# sunday pcola beach report



## stevesmi (Mar 15, 2012)

got there around 3ish PM. 

the surf was very clear and pretty calm.. it was warm around 81. 

threw on a whiting rig with 1 sand flea and 1 cut shrimp. went out there and threw out deep. 

and BAM got a bite within 2 minutes.. brung in a 14" whiting.. one of the biggest whiting i can remember catching in the surf. 

next cast after 3 minutes BAM and my reel went nuts and then the line snapped off. not sure what it was but i'm guessing a shark?? what you guys think? 

then i put on a pompana rig and caught 6 more good sized whiting. 

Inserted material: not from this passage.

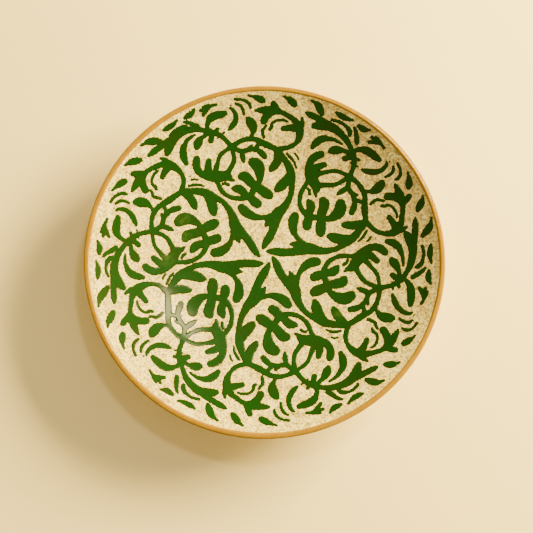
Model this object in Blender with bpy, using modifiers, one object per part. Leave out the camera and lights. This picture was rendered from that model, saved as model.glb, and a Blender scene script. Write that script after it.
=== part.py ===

called it a day, the grass was awful. the trick i figured out was to wade out and toss it and stay out there with water up to my neck holding the rod. if you walked back to the beach you would get that green crap all over your line because it was closer to shore. so if you are past the waves its not as bad.. i got a lot of water on my reel doing this but oh well... it was a blast.. those large whiting can put up a fight for sure. 

without the grass i would of caught a lot more fish, i spent half the time getting the grass off when i would reel it in..

when i was out there i would see the whiting swimming in groups on top of the waves, it was pretty cool to see. 

still curious what it was that snapped my line so quickly. i'm guessing it snapped where the swivel was.. who knows.. but the entire leader got snapped off


----------



## penn 10/0 (Apr 7, 2011)

Good report, probably was a shark, if you had the drag set right and got snapped off... As soon as their skin hits smaller line, the line will snap faster than you can react...


----------



## Fisherdad1 (Oct 4, 2007)

If it snapped your line instead of cutting your line, my guess would be a big redfish.


----------



## Pier#r (Oct 2, 2007)

Nice whiting!

Did I get this straight?
You were wading out in water up your neck and hooked what you think was shark...  :whistling:

Wow! I wouldn't try that :notworthy:


----------



## stevesmi (Mar 15, 2012)

Pier#r said:


> Nice whiting!
> 
> Did I get this straight?
> You were wading out in water up your neck and hooked what you think was shark...  :whistling:
> ...


yup and i had a blast doing it. i love surf fishing.


----------



## DTFuqua (Jan 30, 2012)

Have you thought of getting a light weight step ladder and dragging it out with you? Get some kind of tube float or something to carry supplies out with you and make the day. I've heard mention of people doing such things here before, just can't remember who or what post(s).


----------



## redfishreaper (Apr 23, 2012)

I have never herd of a whiting what is it?


----------



## johnf (Jan 20, 2012)

redfishreaper said:


> I have never herd of a whiting what is it?


 
It's the Ugly Betty of the surf. Not a very good looking fish, but they taste great.


----------



## jakec (Oct 14, 2010)

good report stevesmi. i cant ever seem to catch many whiting i wish i would more though. whiting are one of my favorite fish to eat. dtfuqua i saw 2 guys out on stepladders on the second sandbar last year. i thought they were doing it to see better but maybe it was for the grass.


----------



## DTFuqua (Jan 30, 2012)

My guess would be better fishing with a place to sit.


----------